Bulb Energy — the six-year-old energy provider that claims to offer 100 per cent renewable electricity — enters the list for the first time, heading straight to the top, while rival Octopus Energy also features in the top 25.

Octopus founder Greg Jackson says the business continued to see “exponential growth” up to and through the pandemic. “We are at the intersection of two [booming] sectors in energy and technology,” he says.

Octopus last year raised money from Tokyo Gas and Origin Energy, large energy groups in Japan and Australia. “There was a queue of investors,” Jackson says. “London has long been the hub for fintechs but energy tech is equally as strong. The same themes underpin both: heavy regulation, the need for big data to drive efficiencies and consumers that have been underserved and overcharged.”

Charlie Jardine, chief executive of EO Charging, which provides charging points for electric vehicles, and ranks 27th on the list, agrees that the inflection point for energy tech has arrived. He points to the prospect of further growth in the next few years, given that “companies are committing to electric fleets by 2030-40”. 

EO became profitable last year, and he expects it to remain so as “the economics of EVs are stacking up”, for both consumer and fleet use.

Bulb, Octopus and EO are all based in the UK, but are growing in other regions. Jackson and Jardine say the UK is the best place in the world to be a disruptive energy company.

“The government does a good job of laying foundations,” says EO’s Jardine, “but the market is growing regardless of government help.”

Hamburg and Stockholm are new entrants to the ranking’s top 10 cities by number of companies. And, for the first time, Italy is the country with the most entries — 269 — followed by Germany and France. Giant’s Stadlen says this is partly due to Italian industry investing directly into the nation’s start-ups.

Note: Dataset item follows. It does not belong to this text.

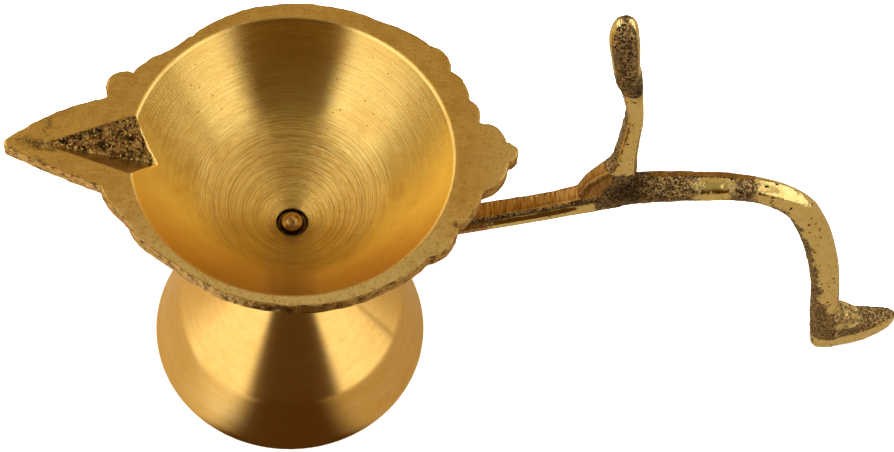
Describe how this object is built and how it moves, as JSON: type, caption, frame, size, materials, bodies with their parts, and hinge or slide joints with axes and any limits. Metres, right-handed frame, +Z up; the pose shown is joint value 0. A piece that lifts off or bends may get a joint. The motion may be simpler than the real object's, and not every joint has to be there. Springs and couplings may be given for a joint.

Although the UK places fourth this year, London remains the top city by number of fastest-growing companies, with 71 on the list compared with 45 for nearest rival Paris and Milan’s 36. 

Still, the UK’s slip from third place in last year’s ranking is a potential worry, given that many tech founders say Brexit-related restrictions, such as the free movement of skilled talent, make Britain less attractive.

Ian Connatty, managing director of state-backed investor British Patient Capital, says the UK is succeeding in creating tech clusters outside London, but adds that the pandemic also raises a “profound question” about where companies needed to be based, given their newfound ability to build operations virtually.

The UK government is taking action to address these concerns, with a new tech visa for workers from the EU and incentives to help build and retain promising companies.

SVB’s Platts points to the importance of forthcoming reforms to the UK listing regime and other supportive measures to ensure the UK remains an attractive environment for investment and skilled workers.

“The UK is by far the most mature ecosystem in Europe and we are now seeing a stable of market leaders emerge as the UK becomes an innovation hub for fast-growth companies to scale,” she says. “We start really great companies but we need to ensure they go through the full life cycle to recycle capital, talent and drive new company creation.”

More broadly, there are questions over whether the tech sector as a whole can sustain such breakneck growth — in terms of valuations and funding rounds, if nothing else.

“Is it going to end badly? Is it the top? I have never seen anything like it in my 25-year career in tech investing,” says Mosaic’s Coppel. “But regardless, transformative companies are started in booms and busts and you can’t predict when the next Alibaba will come along.”